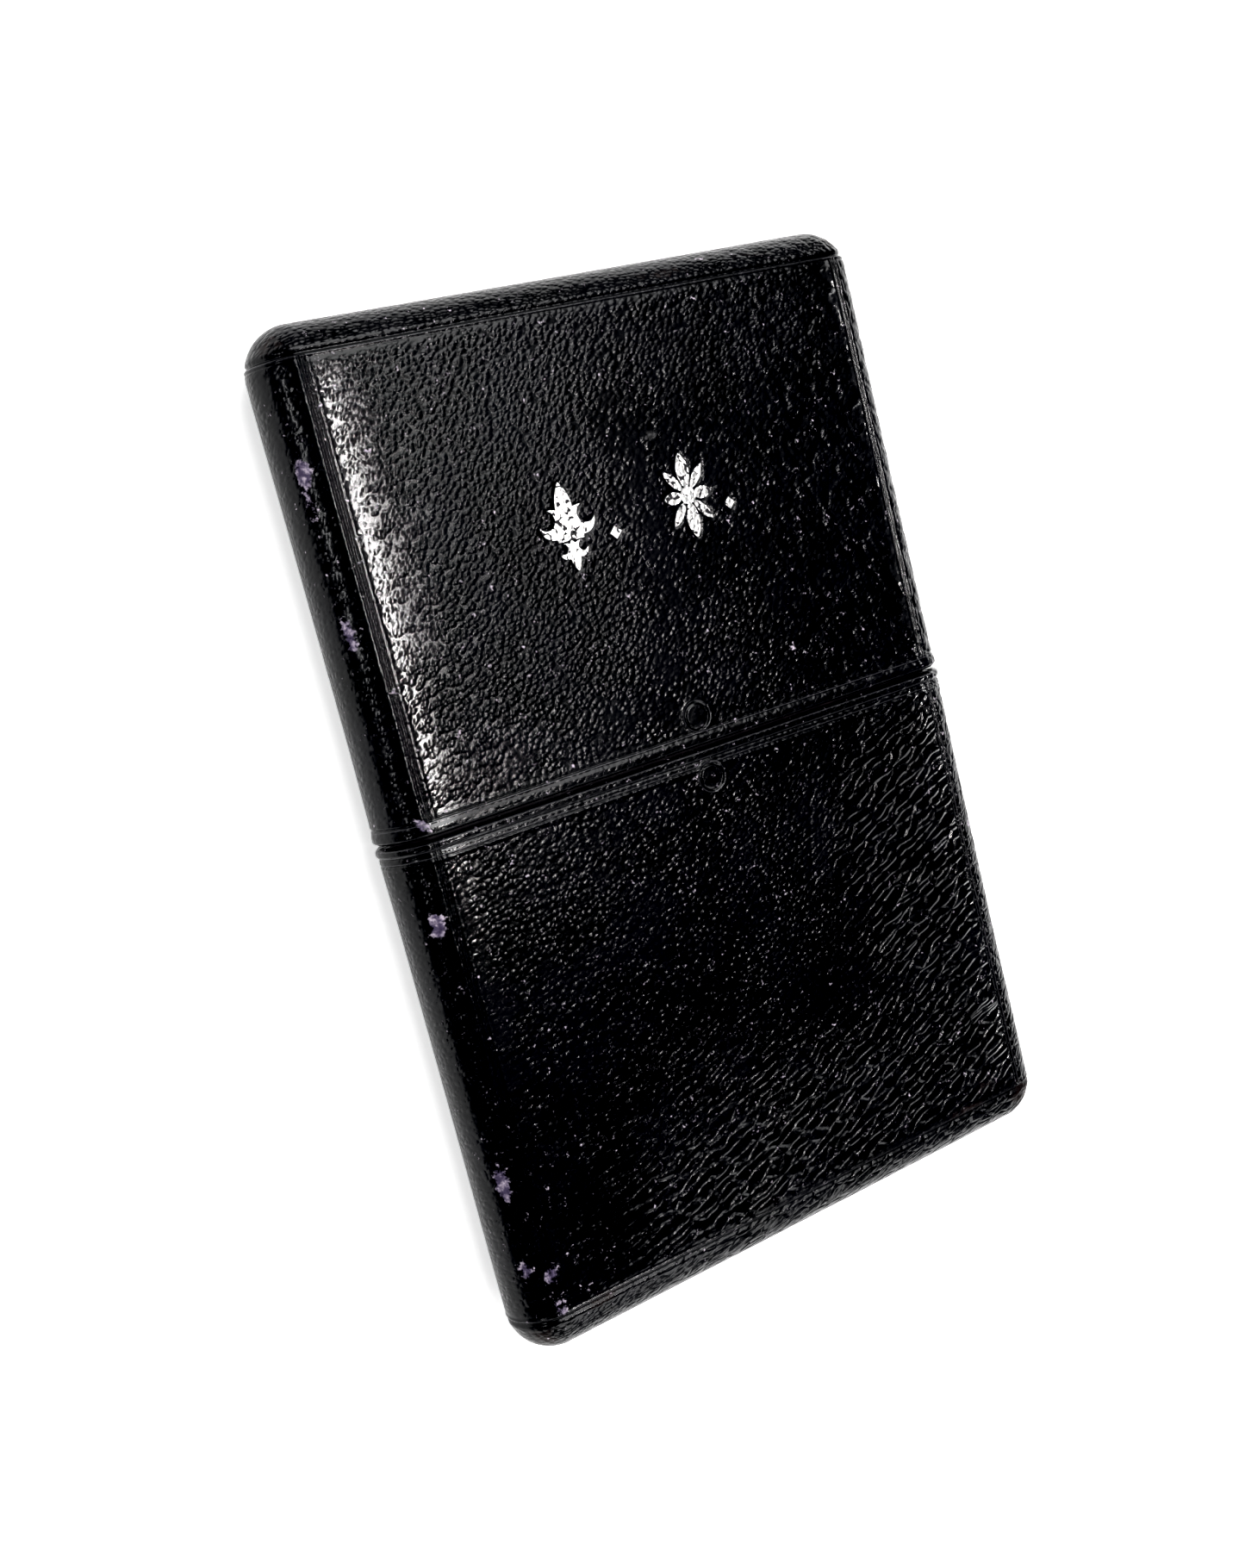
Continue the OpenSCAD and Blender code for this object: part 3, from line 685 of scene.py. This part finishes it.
def book_leather():
    n = Nodes("book_leather"); co = n.mm()
    w = warp(n, co, 1.1, 0.18)
    v = n.voronoi(n.mapping(w, scale=(1.25, 1.75, 1.5)), 1.15)
    dome = n.math("SUBTRACT", 1.0, n.math("MULTIPLY", n.math("MULTIPLY", v, v), 1.3))
    tone = n.noise(co, 0.15, 3.0, 0.6)
    col = n.mix(n.range(tone, 0.35, 0.65), (0.0045, 0.0036, 0.0062), (0.0085, 0.0065, 0.0120))
    sp = n.new("ShaderNodeSeparateXYZ"); n.link(co, sp.inputs[0])
    cx, cy = BOOK_MID
    ax = n.math("ABSOLUTE", n.math("SUBTRACT", sp.outputs[0], cx)); ay = n.math("ABSOLUTE", n.math("SUBTRACT", sp.outputs[1], cy))
    # two gilt fillets round each board
    line = None
    for (inset, half) in ((3.2, 0.17), (4.3, 0.08)):
        d = n.math("ABSOLUTE", n.math("MAXIMUM", n.math("SUBTRACT", ax, BOOK_HALF[0] - inset), n.math("SUBTRACT", ay, BOOK_HALF[1] - inset)))
        k = n.range(d, half, half + 0.07, 1.0, 0.0)
        line = k if line is None else n.math("MAXIMUM", line, k)
    worn = n.noise(co, 0.9, 4.0, 0.65)
    k, col = gold_on(n, col, line, worn)
    h = n.math("MULTIPLY", dome, n.range(line, 0.0, 1.0, 0.050, 0.004, "LINEAR"))
    h = n.math("MULTIPLY_ADD", line, -0.06, h)
    n.set(Base_Color=col, Metallic=k, Roughness=n.mixf(k, n.math("MULTIPLY_ADD", tone, 0.2, 0.18), 0.28))
    n.set(Normal=n.bump(h))
    return n.m

def gilt_pages():
    n = Nodes("gilt_pages"); co = n.mm()
    leaf = n.noise(n.mapping(co, scale=(0.05, 0.05, 9.0)), 1.0, 2.0, 0.6)
    pinch = n.noise(n.mapping(co, scale=(0.25, 0.25, 1.2)), 1.0, 3.0)
    worn = n.noise(co, 0.35, 4.0, 0.7)
    k = n.range(worn, 0.66, 0.74, 1.0, 0.0)
    gold = n.mix(leaf, (0.62, 0.40, 0.13), (0.93, 0.70, 0.34))
    col = n.mix(k, n.mix(leaf, (0.50, 0.34, 0.22), (0.74, 0.62, 0.45)), gold)
    n.set(Base_Color=col, Metallic=n.math("MULTIPLY", k, 0.95), Roughness=n.mixf(k, 0.7, n.math("MULTIPLY_ADD", leaf, 0.16, 0.20)))
    n.set(Normal=n.bump(n.math("MULTIPLY_ADD", pinch, 0.05, n.math("MULTIPLY", leaf, 0.035))))
    return n.m

def linen(name, c0, c1, pitch):
    n = Nodes(name); co = n.mm()
    h, a, b = weave(n, co, pitch, pitch*1.1, 0.06)
    f = n.noise(co, 1.8, 3.0, 0.6)
    n.set(Base_Color=n.mix(f, c0, c1), Roughness=0.86, Normal=n.bump(n.math("MULTIPLY_ADD", f, 0.03, h)))
    return n.m

def paper(name, c0, c1, laid=1.1):
    n = Nodes(name); co = n.mm()
    sp = n.new("ShaderNodeSeparateXYZ"); n.link(co, sp.inputs[0])
    l = n.math("SINE", n.math("MULTIPLY", sp.outputs[1], 2*math.pi/laid))
    f = n.noise(co, 0.25, 5.0, 0.7)
    fox = n.range(n.noise(co, 0.12, 3.0, 0.6), 0.60, 0.78)
    col = n.mix(n.range(f, 0.3, 0.7), c0, c1)
    col = n.mix(n.math("MULTIPLY", fox, 0.4), col, (0.42, 0.27, 0.13))
    n.set(Base_Color=col, Roughness=0.80, Normal=n.bump(n.math("MULTIPLY_ADD", l, 0.006, n.math("MULTIPLY", f, 0.02))))
    return n.m

def headband():
    n = Nodes("headband_silk"); co = n.mm()
    sp = n.new("ShaderNodeSeparateXYZ"); n.link(co, sp.inputs[0])
    ph = n.math("MULTIPLY", sp.outputs[2], 2*math.pi/1.25)
    st = n.range(n.math("SINE", ph), -0.25, 0.25)
    th = n.math("SINE", n.math("MULTIPLY", sp.outputs[2], 2*math.pi/0.21))
    f = n.noise(co, 3.0, 2.0)
    col = n.mix(st, n.mix(f, (0.55, 0.46, 0.30), (0.70, 0.62, 0.44)), n.mix(f, (0.20, 0.05, 0.16), (0.30, 0.09, 0.24)))
    n.set(Base_Color=col, Roughness=0.45, Sheen_Weight=0.3, Normal=n.bump(n.math("MULTIPLY", th, 0.035)))
    return n.m

def ribbon():
    n = Nodes("ribbon_silk"); co = n.mm()
    sp = n.new("ShaderNodeSeparateXYZ"); n.link(n.mapping(co, rot=(0, 0, 8)), sp.inputs[0])
    rib = n.math("SINE", n.math("MULTIPLY", sp.outputs[1], 2*math.pi/0.32))
    f = n.noise(n.mapping(co, scale=(3, 0.4, 1)), 1.0, 3.0)
    n.set(Base_Color=n.mix(f, (0.16, 0.03, 0.13), (0.30, 0.08, 0.25)), Roughness=0.38, Sheen_Weight=0.4,
          Normal=n.bump(n.math("MULTIPLY_ADD", f, 0.02, n.math("MULTIPLY", rib, 0.018))))
    return n.m

_p, _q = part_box("cover_leather")
BOOK_MID = ((_p.x + _q.x)*500, (_p.y + _q.y)*500)
BOOK_HALF = ((_q.x - _p.x)*500, (_q.y - _p.y)*500)
_in = {"pasteboard": pasteboard(), "skiver": skiver(), "silk": silk(), "book": book_leather(), "gilt": gilt_pages(),
       "tape": linen("linen_tape", (0.50, 0.44, 0.34), (0.66, 0.60, 0.48), 0.42),
       "gauze": linen("spine_gauze_weave", (0.60, 0.55, 0.45), (0.74, 0.70, 0.60), 0.75),
       "kraft": paper("kraft_paper", (0.26, 0.18, 0.10), (0.36, 0.26, 0.16), 0.9),
       "end": paper("endpaper_laid", (0.72, 0.66, 0.54), (0.82, 0.77, 0.66)),
       "band": headband(), "ribbon": ribbon()}
for _k, _names in {"pasteboard": ("lower_board", "cap_board", "neck_board", "front_board", "back_board"),
                   "skiver": ("neck_cover",), "silk": ("lower_lining", "cap_lining"), "book": ("cover_leather",),
                   "gilt": ("gatherings",), "tape": ("sewing_tapes",), "gauze": ("spine_gauze",),
                   "kraft": ("spine_liner",), "band": ("headband", "tailband"),
                   "end": ("front_endpaper", "back_endpaper"), "ribbon": ("ribbon_marker",)}.items():
    for _nm in _names:
        _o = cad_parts[_nm]; _o.data.materials.clear(); _o.data.materials.append(_in[_k])

# ------------------------------------------------------------------ floor, light, camera
def floor():
    n = Nodes("floor_white")
    co = n.mm()
    f = n.noise(co, 0.9, 4.0, 0.6)
    n.set(Base_Color=n.mix(f, (0.86, 0.86, 0.855), (0.90, 0.90, 0.895)), Roughness=0.85)
    n.set(Emission_Color=n.mix(f, (0.97, 0.97, 0.97), (1.0, 1.0, 1.0)), Emission_Strength=0.70)
    n.set(Normal=n.bump(n.math("MULTIPLY", f, 0.02)))
    return n.m
fm = make_mesh("studio_floor", [(-3, -3, 0), (3, -3, 0), (3, 3, 0), (-3, 3, 0)], [(0, 1, 2, 3)], False)
fm.data.materials.append(floor())

def area(name, loc, target, size, power, color=(1, 1, 1), long_axis=(0, 1, 0)):
    """soft lamp; its second size lies along long_axis as nearly as it can"""
    d = bpy.data.lights.new(name, "AREA")
    d.shape = "RECTANGLE"; d.size, d.size_y = size
    d.energy = power; d.color = color
    o = bpy.data.objects.new(name, d)
    bpy.context.scene.collection.objects.link(o)
    z = (Vector(loc) - Vector(target)).normalized()
    y = Vector(long_axis); y = (y - z*y.dot(z)).normalized()
    x = y.cross(z)
    m = Matrix((x, y, z)).transposed().to_4x4(); m.translation = Vector(loc)
    o.matrix_world = m
    return o

CAM = Vector((-0.107198, 0.031980, 0.188167))
ROWS = [(0.8349, -0.2451, 0.4928), (-0.2871, -0.9578, 0.0100), (0.4696, -0.1498, -0.8701)]

def mirrored(x, y, k, n=(0, 0, 1)):
    """where a lamp stands to be seen in the face at x, y (mm) where its normal is n; k sets how far off it is"""
    p = Vector((x/1000, y/1000, T/1000)); v = p - CAM
    n = Vector(n).normalized()
    return p + (v - n*(2*v.dot(n)))*(k - 1), p

loc, tgt = mirrored(-35.6, 32, 4.0)
area("strip", loc, tgt, (0.009, 0.21), 0.66, (1.0, 0.975, 0.965))
loc, tgt = mirrored(-36.5, 30, 4.0, (-0.15, 0, 0.989))
area("strip_roll", loc, tgt, (0.016, 0.20), 0.9, (1.0, 0.985, 0.98))
area("key_left", (-1.1, 0.20, 0.85), (0, 0, 0), (0.06, 0.6), 2.6)
area("wall_foot", (0.1, -1.3, 0.85), (0, 0, 0), (0.7, 1.3), 13.0, long_axis=(1, 0, 0))
area("wall_head", (0.30, 0.90, 1.16), (0, 0, 0), (1.1, 1.1), 24.0, long_axis=(1, 0, 0))

world = bpy.data.worlds.new("studio"); bpy.context.scene.world = world
world.use_nodes = True
wt = world.node_tree; wt.nodes.clear()
wo = wt.nodes.new("ShaderNodeOutputWorld"); bg = wt.nodes.new("ShaderNodeBackground")
tc = wt.nodes.new("ShaderNodeTexCoord"); sp = wt.nodes.new("ShaderNodeSeparateXYZ")
rp = wt.nodes.new("ShaderNodeValToRGB")
wt.links.new(tc.outputs["Generated"], sp.inputs[0]); wt.links.new(sp.outputs["Z"], rp.inputs[0])
rp.color_ramp.elements[0].position = 0.0; rp.color_ramp.elements[0].color = (0.30, 0.31, 0.33, 1)
rp.color_ramp.elements[1].position = 0.70; rp.color_ramp.elements[1].color = (0.004, 0.004, 0.005, 1)
e = rp.color_ramp.elements.new(0.16); e.color = (0.03, 0.032, 0.04, 1)
# two soft glows in the dark of the room
glow = rp.outputs[0]
for (dx_, dy_, dz_), inner_, outer_, c_ in (((0.455, 0.020, 0.890), 1.0, 8.0, (0.28, 0.305, 0.37)),
                                            ((0.640, -0.300, 0.707), 2.0, 12.0, (0.05, 0.055, 0.07))):
    dt = wt.nodes.new("ShaderNodeVectorMath"); dt.operation = "DOT_PRODUCT"
    wt.links.new(tc.outputs["Generated"], dt.inputs[0]); dt.inputs[1].default_value = (dx_, dy_, dz_)
    mr = wt.nodes.new("ShaderNodeMapRange"); mr.interpolation_type = "SMOOTHSTEP"
    wt.links.new(dt.outputs["Value"], mr.inputs["Value"])
    mr.inputs["From Min"].default_value = math.cos(math.radians(outer_)); mr.inputs["From Max"].default_value = math.cos(math.radians(inner_))
    mx = wt.nodes.new("ShaderNodeMix"); mx.data_type = "RGBA"; mx.blend_type = "MIX"
    cols = [i for i in mx.inputs if i.type == "RGBA"]
    wt.links.new(mr.outputs["Result"], mx.inputs["Factor"]); wt.links.new(glow, cols[0]); cols[1].default_value = c_ + (1,)
    glow = [o for o in mx.outputs if o.type == "RGBA"][0]
wt.links.new(glow, bg.inputs[0]); bg.inputs[1].default_value = 1.0
wt.links.new(bg.outputs[0], wo.inputs[0])

cd = bpy.data.cameras.new("camera"); cam = bpy.data.objects.new("camera", cd)
bpy.context.scene.collection.objects.link(cam)
r0, r1, r2 = (Vector(r).normalized() for r in ROWS)
M = Matrix((r0, -r1, -r2)).transposed().to_4x4()
M.translation = CAM
cam.matrix_world = M
cd.sensor_width = 36.0; cd.sensor_fit = "AUTO"
cd.lens = 1998.25/1820*36.0
cd.clip_start = 0.01; cd.clip_end = 20
bpy.context.scene.camera = cam
bpy.context.scene.view_settings.view_transform = "Standard"
bpy.context.scene.view_settings.gamma = 0.68
bpy.context.scene.view_settings.use_curve_mapping = True
bpy.context.scene.view_settings.curve_mapping.black_level = (0.0112, 0.0104, 0.0098)
bpy.context.scene.view_settings.curve_mapping.update()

*What is being asked*
For the data above, state how many lines contain "scene"; the number is the whole answer.

*The answer*
10